Section 4: Putting It All Together

  1. Download PlatformIO from PlatformIO Documentation.
  2. Set up your breadboard as described in Section 2.
  3. Import the sensor codes onto the Adafruit ESP32 board using PlatformIO.
  4. Troubleshoot any issues by revisiting previous sections or asking on Discord.
  5. Remember, it's common to encounter challenges at this stage. Keep trying, and don't hesitate to ask for help!

Section 5: Celebrate Your Success

Congratulations on reaching this significant milestone! Once you have successfully configured the sensor to transmit data to your terminal (or any other preferred method), you're ready to integrate it into the larger network.
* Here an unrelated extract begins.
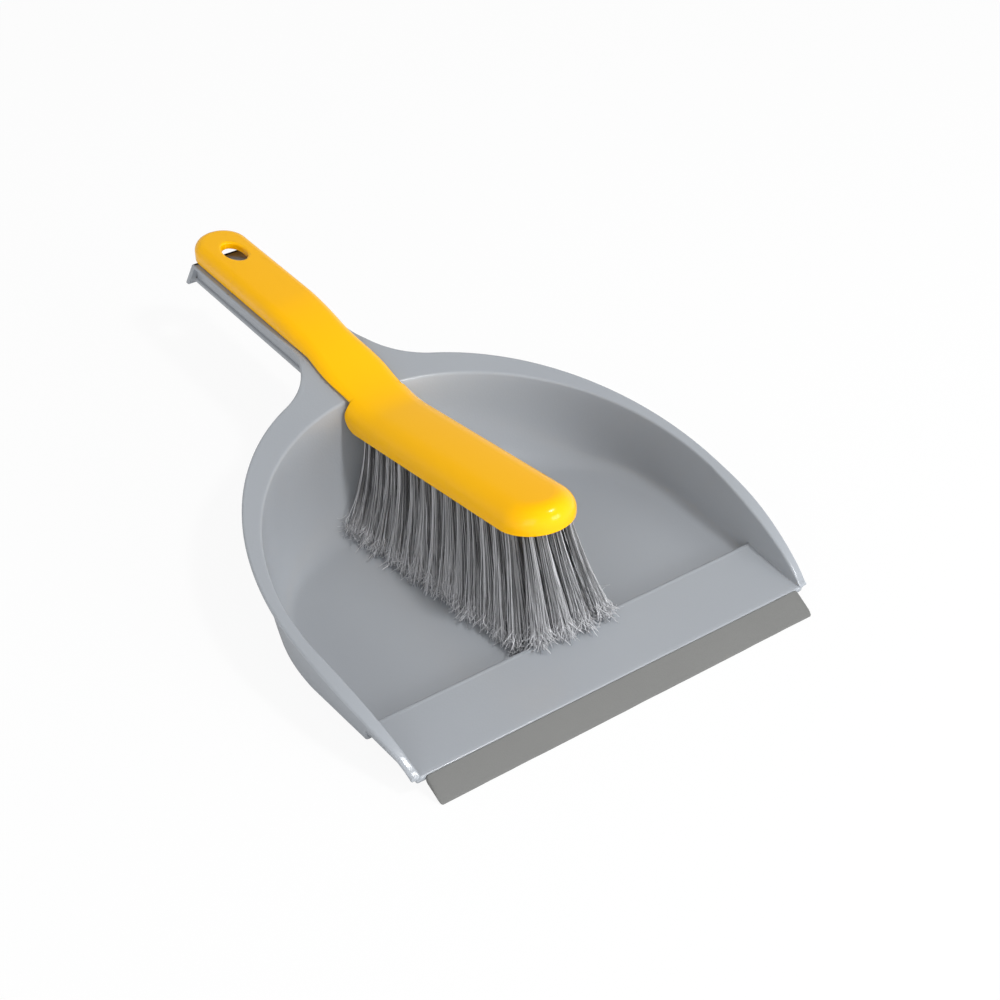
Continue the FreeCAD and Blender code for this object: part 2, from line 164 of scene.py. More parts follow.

At this point, your sensor is prepared to be connected to the internet through our central communication system.

This achievement marks not just a technical accomplishment but also your contribution to setting up a crucial part of the hydroponics system. Your efforts bring us a step closer to creating a more efficient and responsive growing environment.

Take a moment to appreciate your hard work and persistence. Remember, every successful connection and configuration you complete is an integral part of the hydroponics journey. Well done!

Good luck, and welcome to the exciting world of hydroponics!